For each word provided by list manager 20, exercise creator 36 may receive its definition(s) and its synonyms and antonyms, if the latter are available for the word, from linguistic database 32 and its associated set of distracters from distracter database 34. Exercise creator 36 may then utilize any portion of the definition to create an exercise for the dictionary word.

An exemplary set of exercises for the word “ablaze” is shown in FIGS. 4A, 4B, 4C, 4D, 4E and 4F, to which reference is now briefly made. The exercise of FIG. 4A utilizes the second usage example 48B. With this exercise, practice unit 24 may instruct the user to select the word which is closest to the boldface word in the sentence.

To create this exercise, exercise creator 36 may take usage example 48B (i.e. “During the riot, a police car was set ablaze”), may make the dictionary word in boldface and may select three distracters from the distracter list for the word “ablaze”. If necessary, exercise creator 36 may change the distracters, typically using derivation engine 16′, to match the part of speech, tense and person in the usage example.

Exercise creator 36 may then provide practice unit 24 with the sentence to display, the set of four possible answers (the three distracters and the correct answer word) and an indication of the correct answer. Practice unit 24 may then display the exercise and the possible answers, making sure to move the location of the correct answer and to use different distracter sets between exercises.

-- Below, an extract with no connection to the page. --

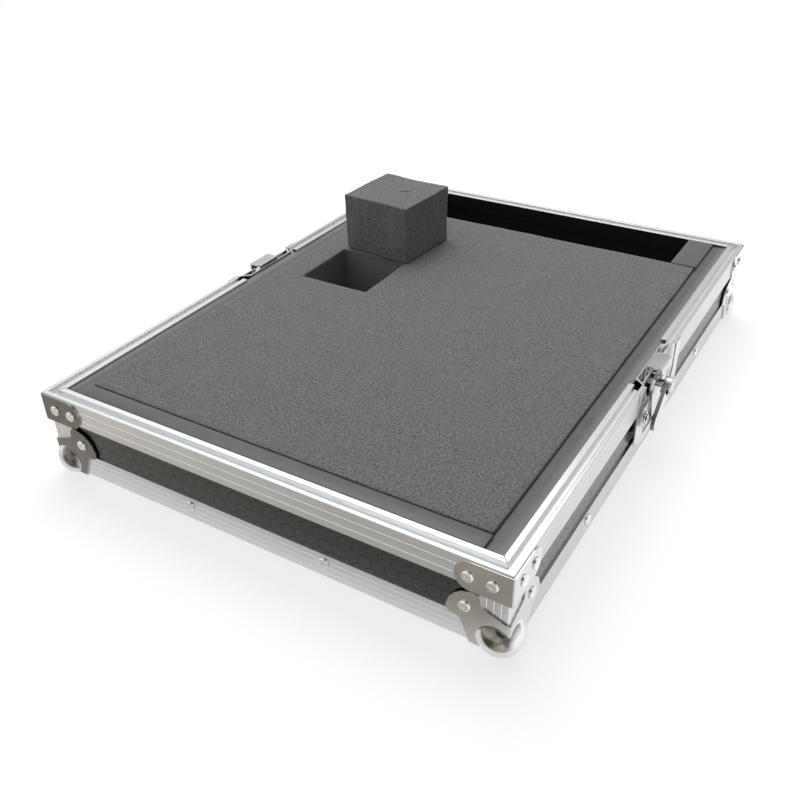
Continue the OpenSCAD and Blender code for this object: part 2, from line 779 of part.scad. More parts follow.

For the exercises of FIGS. 4B and 4C, practice unit 24 may tell the user to fill in the blanks with the best possible word. Exercise creator 36 may generate these exercises from the usage examples, where the exercise of FIG. 4B may utilize usage example 48A and the exercise of FIG. 4C may utilize usage example 48C. Exercise creator 36 may find suitable possible answers from the synonyms and/or antonyms of the word and/or from the distracter list for the word “ablaze”. Alternatively, distracter database 34 may be annotated to indicate which words are associated with which type of exercise.

The exercise of FIG. 4D asks for a synonym for the word in question. It could similarly ask for an antonym. Exercise creator 36 may take the answers from the thesaurus portion of linguistic database 32 and from the distracter list.

The exercises of FIGS. 4E and 4F are definition exercises, where practice unit 24 may ask the user to select the word whose definition is displayed. The definition of FIG. 4E may be definition 46A and the definition of FIG. 4F may be definition 46B. As for the previous exercises, exercise creator 36 may take the answers from thesaurus 33 and from the distracter list, as well as providing the vocabulary word marked as the correct answer.

It will be appreciated that other types of linguistic information may be stored and thus, other types of vocabulary exercises may also be generated, using the other types of linguistic information. For example, translation exercises and/or pronunciation exercises may be generated.

While certain features of the invention have been illustrated and described herein, many modifications, substitutions, changes, and equivalents will now occur to those of ordinary skill in the art. It is, therefore, to be understood that the appended claims are intended to cover all such modifications and changes as fall within the true spirit of the invention.